● What you are asked to do
Copy the lines holding the word "materials", all of them.

▽

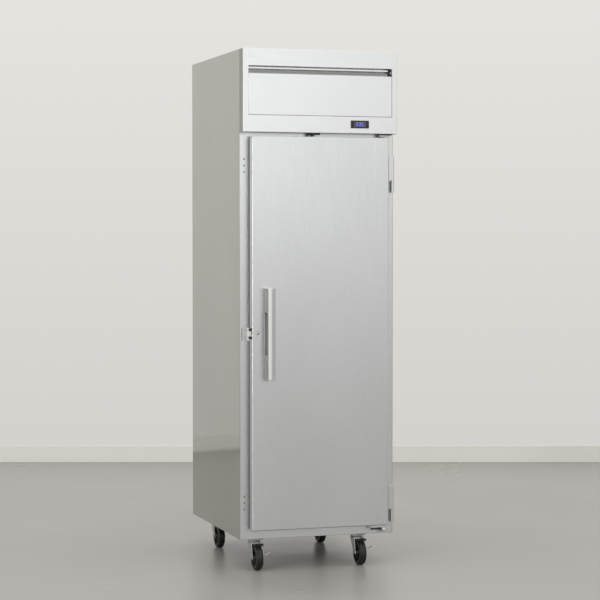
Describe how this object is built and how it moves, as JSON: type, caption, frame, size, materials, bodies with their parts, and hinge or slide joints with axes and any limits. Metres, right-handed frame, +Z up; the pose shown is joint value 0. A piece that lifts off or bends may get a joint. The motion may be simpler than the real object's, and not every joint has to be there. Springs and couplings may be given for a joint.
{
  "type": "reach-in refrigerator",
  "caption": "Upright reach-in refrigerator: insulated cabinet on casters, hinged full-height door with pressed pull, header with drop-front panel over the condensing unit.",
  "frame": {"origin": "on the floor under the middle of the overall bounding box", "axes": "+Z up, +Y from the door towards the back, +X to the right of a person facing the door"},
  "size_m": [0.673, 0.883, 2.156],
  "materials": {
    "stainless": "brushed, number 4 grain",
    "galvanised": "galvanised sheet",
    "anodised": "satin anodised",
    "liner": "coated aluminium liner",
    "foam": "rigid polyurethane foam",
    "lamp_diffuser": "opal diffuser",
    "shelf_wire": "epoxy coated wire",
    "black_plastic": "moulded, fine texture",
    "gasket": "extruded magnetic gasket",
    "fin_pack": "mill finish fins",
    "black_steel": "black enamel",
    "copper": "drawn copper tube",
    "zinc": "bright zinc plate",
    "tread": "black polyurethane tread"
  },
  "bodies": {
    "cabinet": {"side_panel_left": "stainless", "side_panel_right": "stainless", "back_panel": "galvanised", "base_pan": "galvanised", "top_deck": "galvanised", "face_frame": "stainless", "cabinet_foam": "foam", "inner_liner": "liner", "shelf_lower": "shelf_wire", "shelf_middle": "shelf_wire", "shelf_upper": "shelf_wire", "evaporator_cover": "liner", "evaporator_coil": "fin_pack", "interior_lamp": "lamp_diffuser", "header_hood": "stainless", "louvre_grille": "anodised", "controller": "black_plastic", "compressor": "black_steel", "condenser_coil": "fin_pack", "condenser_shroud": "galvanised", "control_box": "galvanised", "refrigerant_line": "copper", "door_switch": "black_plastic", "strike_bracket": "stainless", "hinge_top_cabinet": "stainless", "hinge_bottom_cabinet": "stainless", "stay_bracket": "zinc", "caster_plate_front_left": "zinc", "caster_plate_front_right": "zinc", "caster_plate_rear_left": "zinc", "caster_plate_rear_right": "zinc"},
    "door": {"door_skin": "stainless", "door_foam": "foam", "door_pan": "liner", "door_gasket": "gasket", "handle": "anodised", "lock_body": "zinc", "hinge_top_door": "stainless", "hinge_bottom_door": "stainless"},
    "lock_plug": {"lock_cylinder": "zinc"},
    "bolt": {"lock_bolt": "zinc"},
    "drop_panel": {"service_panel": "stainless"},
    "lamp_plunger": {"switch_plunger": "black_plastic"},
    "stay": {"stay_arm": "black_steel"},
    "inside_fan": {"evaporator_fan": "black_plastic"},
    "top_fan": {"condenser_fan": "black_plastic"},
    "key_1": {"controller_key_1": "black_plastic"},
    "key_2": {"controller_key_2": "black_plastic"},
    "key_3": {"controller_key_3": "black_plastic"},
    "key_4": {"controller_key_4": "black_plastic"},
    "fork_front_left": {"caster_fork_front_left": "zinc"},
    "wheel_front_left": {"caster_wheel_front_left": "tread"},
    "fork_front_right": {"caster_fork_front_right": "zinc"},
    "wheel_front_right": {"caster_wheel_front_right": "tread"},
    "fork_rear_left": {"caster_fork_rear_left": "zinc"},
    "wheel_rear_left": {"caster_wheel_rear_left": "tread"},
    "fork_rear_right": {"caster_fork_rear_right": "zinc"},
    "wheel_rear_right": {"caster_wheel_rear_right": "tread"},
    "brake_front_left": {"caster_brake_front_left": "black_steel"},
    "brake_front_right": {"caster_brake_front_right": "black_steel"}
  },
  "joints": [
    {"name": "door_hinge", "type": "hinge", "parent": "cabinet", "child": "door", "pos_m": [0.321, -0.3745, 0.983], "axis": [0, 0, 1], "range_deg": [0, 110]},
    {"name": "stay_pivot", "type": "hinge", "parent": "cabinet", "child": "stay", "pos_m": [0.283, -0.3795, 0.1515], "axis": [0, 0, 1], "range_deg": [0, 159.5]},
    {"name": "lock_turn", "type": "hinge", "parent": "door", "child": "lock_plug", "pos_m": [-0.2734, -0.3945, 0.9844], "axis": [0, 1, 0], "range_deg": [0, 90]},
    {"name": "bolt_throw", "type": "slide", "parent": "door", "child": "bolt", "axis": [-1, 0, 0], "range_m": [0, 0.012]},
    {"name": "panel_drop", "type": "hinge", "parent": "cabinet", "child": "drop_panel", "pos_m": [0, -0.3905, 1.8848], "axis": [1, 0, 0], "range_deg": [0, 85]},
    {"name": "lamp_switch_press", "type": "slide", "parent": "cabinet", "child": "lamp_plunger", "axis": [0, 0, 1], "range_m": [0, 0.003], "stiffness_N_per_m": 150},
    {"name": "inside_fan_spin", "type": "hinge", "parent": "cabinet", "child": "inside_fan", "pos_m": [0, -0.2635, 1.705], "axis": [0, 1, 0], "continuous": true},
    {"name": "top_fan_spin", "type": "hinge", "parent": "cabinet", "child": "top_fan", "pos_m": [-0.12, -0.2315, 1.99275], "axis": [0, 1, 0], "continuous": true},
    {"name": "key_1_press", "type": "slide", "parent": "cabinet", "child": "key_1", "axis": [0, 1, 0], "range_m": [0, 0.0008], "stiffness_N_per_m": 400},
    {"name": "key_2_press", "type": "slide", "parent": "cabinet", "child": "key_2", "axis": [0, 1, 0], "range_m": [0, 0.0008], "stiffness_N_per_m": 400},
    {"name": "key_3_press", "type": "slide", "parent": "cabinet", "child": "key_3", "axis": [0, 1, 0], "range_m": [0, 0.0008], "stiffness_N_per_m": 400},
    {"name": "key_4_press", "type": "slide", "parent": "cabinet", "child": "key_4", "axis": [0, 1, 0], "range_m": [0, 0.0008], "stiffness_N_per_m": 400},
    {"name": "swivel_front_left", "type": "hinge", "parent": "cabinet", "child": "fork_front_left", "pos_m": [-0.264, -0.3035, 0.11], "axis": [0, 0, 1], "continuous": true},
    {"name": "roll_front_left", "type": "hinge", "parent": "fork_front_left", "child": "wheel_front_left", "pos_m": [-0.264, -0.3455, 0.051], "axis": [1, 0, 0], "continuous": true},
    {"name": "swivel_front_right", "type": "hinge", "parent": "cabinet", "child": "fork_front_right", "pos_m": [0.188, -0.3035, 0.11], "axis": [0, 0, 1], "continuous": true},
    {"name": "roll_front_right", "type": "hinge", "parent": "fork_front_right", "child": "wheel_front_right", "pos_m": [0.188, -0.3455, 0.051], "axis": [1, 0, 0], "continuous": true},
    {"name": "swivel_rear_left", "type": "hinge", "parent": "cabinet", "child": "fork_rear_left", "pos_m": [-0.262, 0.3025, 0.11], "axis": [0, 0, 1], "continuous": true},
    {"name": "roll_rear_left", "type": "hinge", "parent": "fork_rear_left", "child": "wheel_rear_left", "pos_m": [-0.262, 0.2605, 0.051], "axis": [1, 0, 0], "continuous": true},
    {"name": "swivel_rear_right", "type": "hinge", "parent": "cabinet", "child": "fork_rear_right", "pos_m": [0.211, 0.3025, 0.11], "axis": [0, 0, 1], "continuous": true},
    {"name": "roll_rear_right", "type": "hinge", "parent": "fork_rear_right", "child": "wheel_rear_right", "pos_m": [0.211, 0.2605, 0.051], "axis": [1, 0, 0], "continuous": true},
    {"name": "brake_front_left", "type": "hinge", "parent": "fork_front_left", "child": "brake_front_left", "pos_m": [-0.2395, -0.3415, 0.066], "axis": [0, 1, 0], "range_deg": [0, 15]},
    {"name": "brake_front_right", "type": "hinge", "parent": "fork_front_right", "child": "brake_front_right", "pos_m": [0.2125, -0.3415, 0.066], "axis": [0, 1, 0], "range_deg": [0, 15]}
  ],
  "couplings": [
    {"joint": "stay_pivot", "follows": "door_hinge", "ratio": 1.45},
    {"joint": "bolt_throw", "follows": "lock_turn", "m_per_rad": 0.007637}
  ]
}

△

● Complete answer
Describe how this object is built and how it moves, as JSON: type, caption, frame, size, materials, bodies with their parts, and hinge or slide joints with axes and any limits. Metres, right-handed frame, +Z up; the pose shown is joint value 0. A piece that lifts off or bends may get a joint. The motion may be simpler than the real object's, and not every joint has to be there. Springs and couplings may be given for a joint.
  "materials": {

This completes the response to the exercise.